Being faithful to your "one and only" may be important for romance, but it could be the kiss of death when it comes to investing. If your portfolio consists mainly of one stock, asset type, or industry, you could be risking your future financial well-being.
Be wary of these investing moves that can land your portfolio on the rocks.
Your Company To Have and To Hold
You may think you work for the greatest company in the world, but holding more than a modest percentage of your portfolio in your employer’s stock can be risky. If company profits take a tumble, company stock values will tumble along with them. Having most or all of your portfolio invested in your employer’s stock may mean you could be left with little or nothing to show for years of saving, should the company falter.
All for Love
Remember the tech stock bubble?

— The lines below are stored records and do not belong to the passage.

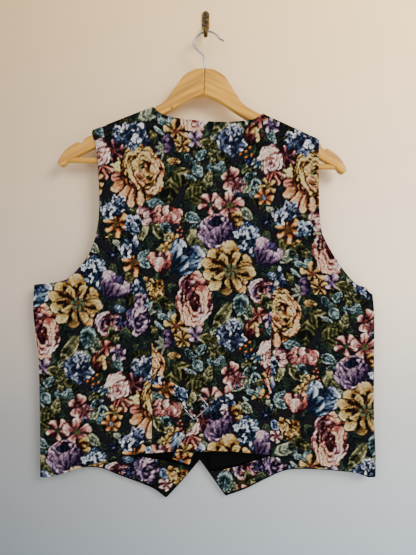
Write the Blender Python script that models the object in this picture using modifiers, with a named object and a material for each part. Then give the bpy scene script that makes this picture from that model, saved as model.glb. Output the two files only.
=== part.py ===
"""A tapestry waistcoat hung by its shoulders on a wooden hanger, whose wire hook hangs on a small wall hook.

The garment hangs flat with its back to the viewer, at -Y, and its buttoned fronts to the wall, at +Y. +Z is up
and +X is the wearer's right. The origin is the middle of the wall hook's back face, which lies on the wall. Sizes
are in millimetres and degrees until a mesh is written, in metres.
"""

import math

import bmesh
import bpy
import numpy as np
from mathutils import Matrix, Vector

MM = 0.001
GAP = 0.3  # left between neighbouring pieces

# Cloth thicknesses
WALL = 1.6  # tapestry with its lining
FACING_WALL = 1.0
STRAP_WALL = 2.0  # two layers of tapestry
FACING_SINK = WALL / 2 + GAP + FACING_WALL / 2 + 0.15  # from a front's middle to its facing's
LINING_SLACK = 1.3  # further inwards where the left front dips

# How the layers hang away from the wall: z, y of the back, y of the side seams, y of the fronts
HANG = np.array(
    [
        (-800, -20.5, -14.0, -7.5),
        (-690, -21.5, -14.0, -7.5),
        (-560, -24.0, -15.5, -7.5),
        (-400, -26.5, -17.5, -9.5),
        (-250, -29.2, -21.5, -13.0),
        (-140, -29.2, -22.0, -13.4),
    ]
)
SIDE_THINNING = 0.25  # share of the depth that is lost at the side seams
HALF_CHEST = 265.0
SEAM_VALLEY = 1.6  # how far the cinched back seams are drawn in
SEAM_VALLEY_REACH = 25.0
SIDE_ROLL = 11.0  # width over which a layer turns round to its side seam
SHOULDER_ROLL = 4.8
NECK_SLACK = 0.7  # by which the neckline leaves the shoulder earlier than the roll does
ROLL_START = 2.5  # straight bit of cloth beside a seam on a turned edge
ROLL_ANGLES = (0, 30, 60)

# Outline of the cloth as it hangs, as x, z
TIP = {"left": (-175, -185), "right": (175, -199)}
NECK = {"left": (-82, -148.6), "right": (88, -159)}
NECKLINE = [
    (-82, -148.6), (-68, -160), (-45, -166.5), (0, -171.5), (35, -172.5), (63, -170.5), (77, -167), (88, -159),
]
ARMHOLE_UPPER = {
    "left": [(-170, -350), (-165, -320), (-164, -285), (-166, -240), (-170, -208), (-174.5, -192)],
    "right": [(180, -345), (176.5, -322), (175, -290), (174, -250), (174, -225), (175, -206)],
}
ARMHOLE_LOWER = {
    "left": [(-267, -424), (-247, -422), (-227, -418.5), (-209, -410), (-190, -390), (-179, -373), (-170, -350)],
    "right": [(260, -438), (250, -429), (233, -422), (217, -405), (204, -387), (192, -368), (180, -345)],
}
SIDE = {
    "left": [(-259, -725), (-259, -635), (-261, -539), (-268.5, -467), (-267, -424)],
    "right": [(266, -725), (266, -689), (263, -613), (263, -482), (260, -438)],
}
BACK_SEAM = {
    "left": [(-85, -687), (-83, -600), (-85, -493), (-91, -432), (-103, -390)],
    "right": [(101, -690), (101, -600), (102, -493), (106, -425), (114, -390)],
}
BACK_SEAM_TOP = {
    "left": [(-103, -390), (-120, -363), (-144, -350), (-170, -350)],
    "right": [(114, -390), (127, -366), (150, -350), (180, -345)],
}
BACK_HEM = [(-85, -687), (-52, -684), (-4, -683.5), (30, -683), (68, -686), (101, -690)]
SIDE_HEM = {
    "left": [(-259, -725), (-221, -718), (-185, -706), (-147, -696), (-119, -690), (-85, -687)],
    "right": [(266, -725), (235, -718), (203, -712.5), (142, -708), (120, -701), (101, -690)],
}
FRONT_HEM = {
    "left": [(-259, -725), (-226, -721), (-193, -714), (-165, -716), (-138, -726), (-87, -744), (-63, -760)],
    "right": [(266, -725), (200, -719), (146, -717), (123, -720), (97, -731), (64, -747), (32, -758)],
}
FRONT_CUTAWAY = {
    "left": [(-63, -760), (-58, -758), (-10, -702), (2, -686)],
    "right": [(32, -758), (28, -755), (-10, -702), (-24, -686)],
}
FRONT_EDGE = {"left": [(2, -686), (2, -405)], "right": [(-24, -686), (-24, -405)]}
FRONT_NECK = {
    "left": [(2, -405), (-20, -345), (-50, -262), (-74, -190), (-82, -156)],
    "right": [(-24, -405), (4, -345), (45, -262), (78, -195), (88, -166)],
}
FACING_TOP = {
    "left": [(-240, -682), (-185, -672), (-125, -692), (-85, -700), (-45, -707), (-20, -713)],
    "right": [(245, -680), (180, -680), (120, -692), (85, -701), (52, -712), (6, -722)],
}
OVERLAP_START, OVERLAP_FULL = -62.0, -32.0  # where the under front dips behind the upper one
OVERLAP_DIP = 3.4

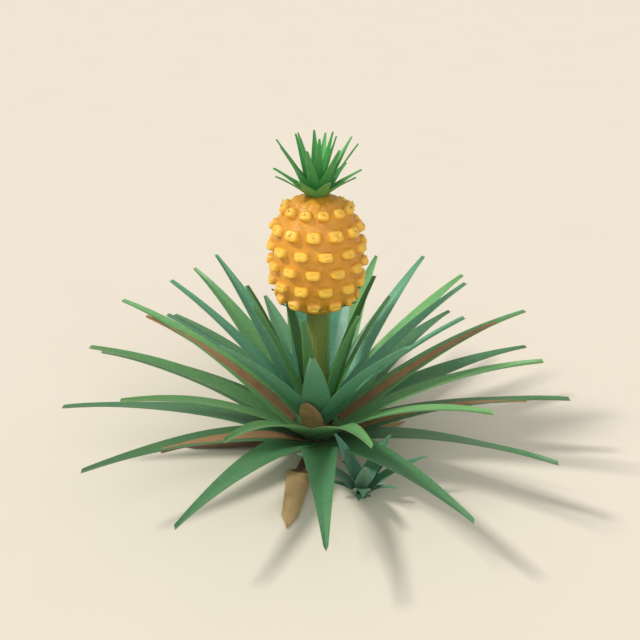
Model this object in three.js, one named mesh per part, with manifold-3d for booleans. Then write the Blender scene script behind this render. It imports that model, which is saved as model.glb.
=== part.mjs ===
// A fruiting pineapple plant: a short club-shaped stem with four whorls of sword leaves, a stalk
// with one fruit and its leafy crown, a young pup at its foot and three withered leaves.
// Millimetres, +Z up. The stem is cut flat at the ground, z = 0, with the origin at its centre.
// Azimuths are in degrees: 0 points to -Y and they turn towards +X.
import * as THREE from 'three';
import { mergeVertices } from 'three/addons/utils/BufferGeometryUtils.js';
import Module from 'manifold-3d';

const wasm = await Module();
wasm.setup();

// ---------------------------------------------------------------- driving dimensions
const GAP = 0.3; // between pieces that meet
const SECTOR_FILL = 0.86; // how much of its own sector a blade may fill

const STEM = {
  sides: 20,
  height: 118,
  footRadius: 26, // at the flat cut
  waistRadius: 20.5,
  waistHeight: 12,
  shoulderRadius: 22,
  shoulderHeight: 88,
};

const STALK = { sides: 16, radius: 18.6, neckRadius: 17.2, flareRadius: 19.5 };

// A whorl of leaves. Each leaf follows a bent path in its own upright plane, given by its foot,
// its knee (the bend's control point) and its tip, as [distance from the axis, height].
const WHORLS = [
  {
    name: 'outer_leaf', count: 13, turn: 1.7, color: 0x3f8a50,
    foot: [23.5, 15], knee: [180, 114], tip: [436, 114],
    footWidth: 79, tipWidth: 5, thickness: 2.6, channel: 0.16,
  },
  {
    name: 'middle_leaf', count: 12, turn: 11.1, color: 0x4fa558,
    foot: [24, 27], knee: [198, 180], tip: [378, 230],
    footWidth: 72, tipWidth: 5, thickness: 2.6, channel: 0.16,
  },
  {
    name: 'inner_leaf', count: 11, turn: -1.4, color: 0x4a9070,
    foot: [25.5, 72], knee: [120, 197], tip: [256, 301],
    footWidth: 66, tipWidth: 4.5, thickness: 2.4, channel: 0.18,
  },
  {
    name: 'heart_leaf', count: 8, turn: -11, color: 0x3a6f3c,
    foot: [25.5, 92], knee: [60, 194], tip: [123.5, 300],
    footWidth: 30, tipWidth: 6.5, thickness: 2.4, channel: 0.2,
  },
];
const LEAF_STEPS = 6;
const LEAF_TIP_CROWDING = 1.5; // over 1 draws the steps of a blade towards its tip

const FRUIT = {
  sides: 24,
  centreHeight: 360,
  radius: 72.6,
  roundness: 2.2,
  // fullness over 2 squares a half's shoulder; cut is the share of its height where it ends flat
  upper: { halfHeight: 108, fullness: 2.3, cut: 0.984 },
  lower: { halfHeight: 92, fullness: 3, cut: 0.97 },
};
const FRUIT_FOOT = FRUIT.centreHeight - FRUIT.lower.cut * FRUIT.lower.halfHeight;
const FRUIT_TOP = FRUIT.centreHeight + FRUIT.upper.cut * FRUIT.upper.halfHeight;

// Fruitlets: staggered rows of raised eyes.
const EYES = {
  rows: 6,
  perRow: 12,
  turn: 10.9,
  topHeight: 444,
  rowPitch: 28.8,
  width: 25,
  height: 17,
  rise: 8.5,
  depth: 14, // how far an eye is rooted below the rind
  faceShare: 0.68, // outer face against the eye's foot
  smallest: 0.8, // size of the top row's eyes against the widest row's
};

const CROWN = {
  sides: 12,
  coreRadius: 15.5,
  coreTopRadius: 9,
  coreHeight: 22,
  footRadius: 9,
  thickness: 1.8,
  channel: 0.22,
  steps: 3,
};
// The crown's whorls: knee and tip as above, with heights measured from the crown's foot.
const CROWN_WHORLS = [
  { count: 9, turn: -23.1, footHeight: 3, knee: [40, 22], tip: [72, 38], footWidth: 27, tipWidth: 3 },
  { count: 8, turn: -12.8, footHeight: 7, knee: [34, 40], tip: [66, 85], footWidth: 26, tipWidth: 3 },
  { count: 6, turn: 8, footHeight: 13, knee: [17, 47], tip: [33, 96.5], footWidth: 25, tipWidth: 3 },
];

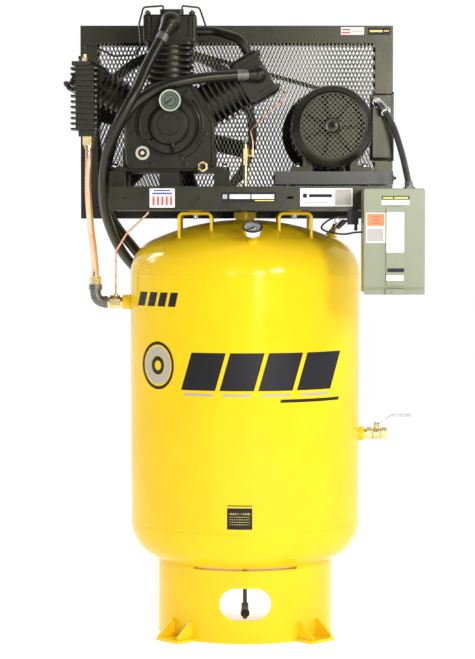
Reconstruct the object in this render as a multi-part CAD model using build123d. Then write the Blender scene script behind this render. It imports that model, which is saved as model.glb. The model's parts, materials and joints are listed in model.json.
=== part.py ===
from build123d import *

import os
from math import acos, asin, atan2, cos, hypot, pi, radians, sin, sqrt, tan

# Vertical tank air compressor: a three-cylinder two-stage pump and an electric motor on a platform
# over an upright receiver, with a mesh belt guard behind them and a magnetic starter at the right.
# Origin: centre of the feet's bolt circle, on the floor. +Z up, -Y front, +X the motor side. Millimetres.

# Receiver
TANK_R = 381
TANK_WALL = 5
TANK_LOW = 366
TANK_HIGH = 1187
CROWN_R = 762
KNUCKLE_R = 127
DISH = CROWN_R - sqrt((CROWN_R - KNUCKLE_R) ** 2 - (TANK_R - KNUCKLE_R) ** 2)
TOP_CROWN_Z = TANK_HIGH + DISH - CROWN_R
SKIRT_R = 291
SKIRT_WALL = 6
FOOT_PCD_R = 325
FOOT_HOLE_R = 11
FOOT_ANGLES = (45, 135, 225, 315)
INLET_Z = 1093
OUTLET_Z = 653
PORT_R = 13

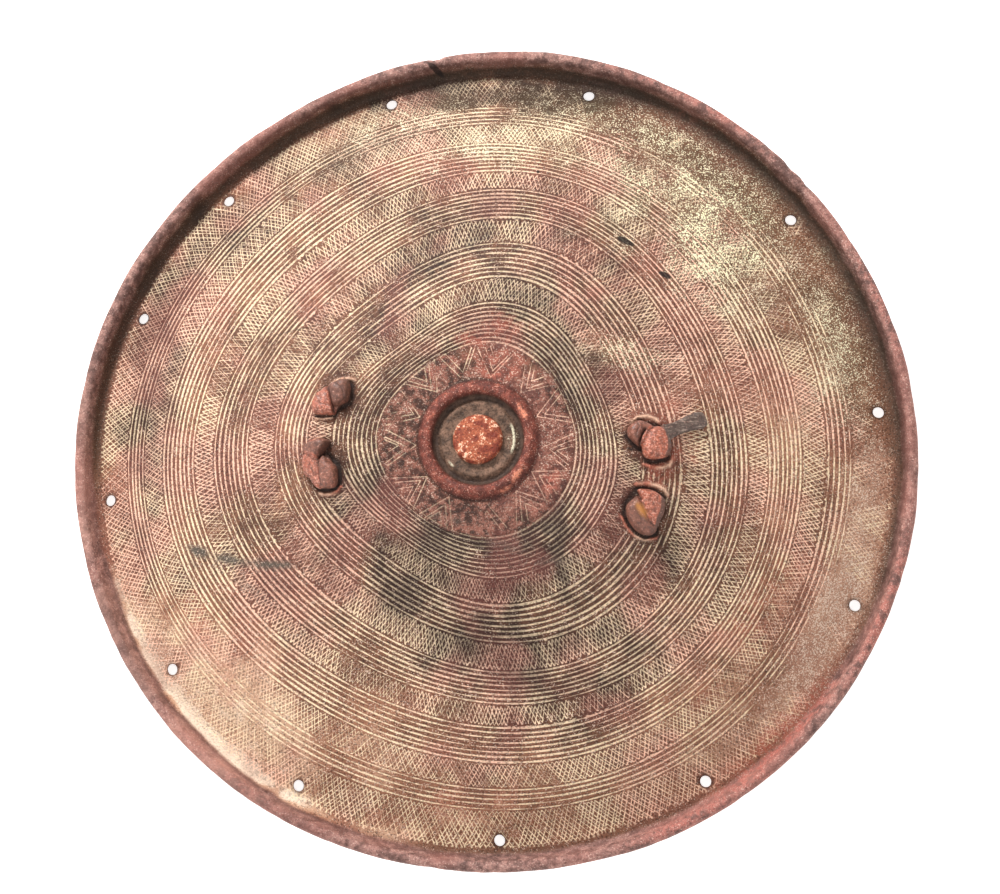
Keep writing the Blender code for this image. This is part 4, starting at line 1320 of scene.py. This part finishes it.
# Spots in millimetres from the boss axis: x, y, turn in degrees, half sizes, ragged, soft, strength
hideSpots = {
    # Dark spots below and to the lower right of the boss are partly painted shade of slopes that face away
    # from the light
    "dark": ((9, -40, -10, 40, 17, 0.35, 0.9, 1.3), (-90, -62, 0, 38, 14, 0.3, 1.0, 0.45),
             (60, -92, 30, 60, 34, 0.5, 1.0, 0.35),
             (-106, -50, -12, 26, 8, 0.4, 1.0, 0.4),
             (32, -36, -40, 22, 15, 0.4, 0.9, 0.8), (-40, 50, 40, 30, 18, 0.5, 1.0, 0.3),
             (-8, 148, 0, 40, 10, 0.5, 1.0, 0.28), (60, 70, -45, 40, 14, 0.5, 1.0, 0.2),
             (-4, 160, 0, 95, 13, 0.3, 0.8, 1.25), (8, -84, 0, 46, 26, 0.3, 1.0, 0.75),
             (6, -62, 0, 26, 14, 0.3, 1.0, 0.55), (-112, 104, 42, 84, 22, 0.3, 1.0, 0.85),
             (-148, 12, 85, 90, 26, 0.3, 1.0, 0.85), (-19, 80, 20, 30, 18, 0.3, 1.0, 0.70),
             (92, 126, -40, 40, 20, 0.3, 1.0, 0.35), (4, 108, 0, 64, 30, 0.3, 1.0, 0.45),
             (-40, -62, -20, 28, 14, 0.3, 1.0, 0.55), (36, -86, 15, 28, 14, 0.3, 1.0, 0.6),
             (-132, -58, -70, 40, 14, 0.3, 1.0, 0.6), (-176, 0, 90, 8, 3, 0.3, 1.0, 0.2),
             (0, 181, 0, 80, 5, 0.3, 1.0, 0.3)),
    "smear": ((-124, -42, -20, 10, 3.4, 0.2, 0.8, 1.1), (-108, -46.4, -12, 15, 3.0, 0.2, 0.8, 1.1),
              (-90, -49.4, -4, 15, 2.6, 0.2, 0.8, 1.1), (-126, -47, -40, 7, 3.0, 0.2, 0.9, 0.7),
              (-104, -56, -40, 16, 4.0, 0.3, 1.0, 0.5),
              (-8, -34, -6, 14, 3.0, 0.4, 1.0, 0.5), (12, -45, -14, 16, 3.2, 0.4, 1.0, 0.5),
              (36, -51, 4, 14, 2.6, 0.4, 1.0, 0.45)),
    # Pale spots are partly wear and partly painted sheen and glare, with painted highlights on the boss ring
    "paleWearAndHighlight": ((-118, -102, -45, 92, 44, 0.3, 1.0, 1.45), (-140, -84, -62, 50, 12, 0.3, 1.0, 1.4),
             (-78, 18, 84, 42, 12, 0.5, 1.0, 0.55), (0, 122, 0, 70, 20, 0.5, 1.0, 0.45),
             (128, 12, 80, 70, 30, 0.5, 1.0, 0.55), (108, -96, 46, 70, 34, 0.5, 1.0, 0.6),
             (64, 8, 60, 24, 14, 0.3, 1.0, 0.7), (-46, -108, 10, 26, 14, 0.3, 1.0, 0.6),
             (-60, -122, -28, 52, 20, 0.3, 1.0, 0.55),
             (92, 22, 60, 44, 20, 0.3, 1.0, 0.65), (-46, 32, 50, 24, 10, 0.3, 1.0, 0.5),
             (-102, -2, 88, 34, 12, 0.3, 1.0, 0.45), (-178, -6, 92, 90, 6, 0.3, 1.0, 0.8),
             (52, 43, -22, 22, 8, 0.4, 0.9, 0.8), (-126, 30, 80, 60, 14, 0.5, 1.0, 0.45),
             (96, 104, -45, 60, 30, 0.5, 1.0, 0.45), (158, 25, 80, 7, 3.2, 0.5, 0.8, 0.8),
             (-30, -158, 12, 55, 6, 0.5, 1.0, 0.4), (-96, 112, 48, 40, 16, 0.5, 1.0, 0.3),
             (22, 31, -40, 14, 7, 0.5, 1.0, 0.6), (-4, 38, 0, 14, 5, 0.5, 1.0, 0.5),
             (19, 11, -62, 9, 3.0, 0.3, 0.9, 0.9), (16, -16, 45, 11, 3.4, 0.3, 0.9, 0.9),
             (-2, 22.5, 4, 8, 2.2, 0.3, 0.9, 0.6), (15.0, 1, 85, 12, 3.5, 0.3, 0.9, 0.8),
             (-11, -10.5, -45, 5, 2.5, 0.3, 0.9, 0.7)),
    "red": ((74, -12, 80, 26, 14, 0.5, 1.0, 0.6), (115, -128, 45, 30, 9, 0.5, 0.9, 0.8),
            (-4, 43, 0, 12, 6, 0.5, 0.9, 0.6), (29, -18, 70, 13, 5, 0.6, 0.9, 0.9),
            (2, 28, -4, 15, 3.5, 0.5, 0.9, 0.9),
            (12, 33, -10, 16, 7, 0.6, 1.0, 0.5), (-14, 34, 30, 10, 5, 0.6, 1.0, 0.4),
            (12, 48, 0, 18, 8, 0.6, 1.0, 0.5), (-122, -72, -70, 30, 8, 0.6, 1.0, 0.4),
            (112, -74, 60, 38, 10, 0.6, 1.0, 0.35), (-66, 2, 90, 14, 8, 0.6, 1.0, 0.45),
            (-20, -150, 0, 40, 8, 0.6, 1.0, 0.3), (60, 72, 30, 30, 12, 0.6, 1.0, 0.25)),
    "fleck": ((92, 98, -45, 92, 46, 0.3, 1.0, 1.0), (58, 40, -30, 24, 12, 0.4, 1.0, 0.7),
              (10, 142, 0, 60, 22, 0.4, 1.0, 0.7), (150, 44, 75, 56, 18, 0.4, 1.0, 0.7)),
    "black": ((59.2, 88.6, -28, 5.0, 1.5, 0.16, 0.35, 0.9), (76.1, 73.7, -30, 3.3, 1.4, 0.16, 0.35, 0.92),
              (20.9, 120.5, 0, 0.9, 0.8, 0.1, 0.4, 0.9), (-27.2, 172.2, -38, 5.4, 1.6, 0.16, 0.4, 0.85),
              (-78, 52, 9.5, 24, 0.35, 0.05, 0.5, 0.5)),
    "yellow": ((68.8, -30.1, -56.15, 5.2, 2.3, 0.4, 0.9, 0.8),),
}


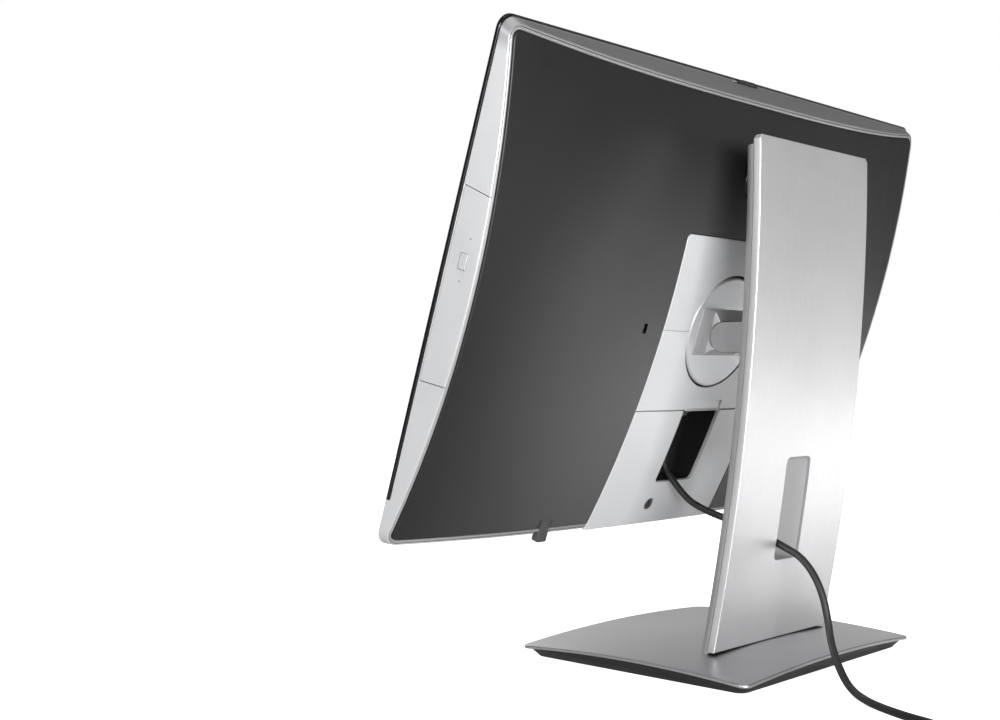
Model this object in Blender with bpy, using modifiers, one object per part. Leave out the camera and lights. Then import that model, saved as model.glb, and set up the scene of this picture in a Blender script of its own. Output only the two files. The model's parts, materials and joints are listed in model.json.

Remember the tech stock bubble bursting? If your investments are concentrated in a single industry — even if they’re spread among several different companies — your portfolio is vulnerable if that industry tanks. The same holds true if all your investments are focused on one particular market sector — large-cap stocks, for instance.
Three’s a Crowd?
Because they hold many different investments, mutual funds offer automatic diversification.* But holding two or more funds with the same investment style and objective won’t give you the diversification you need. To have a truly diversified portfolio, invest in mutual funds that represent different market sectors and asset types.
*Diversification does not guarantee against a loss or assure a profit, and there is no guarantee that a diversified portfolio will outperform a non-diversified portfolio.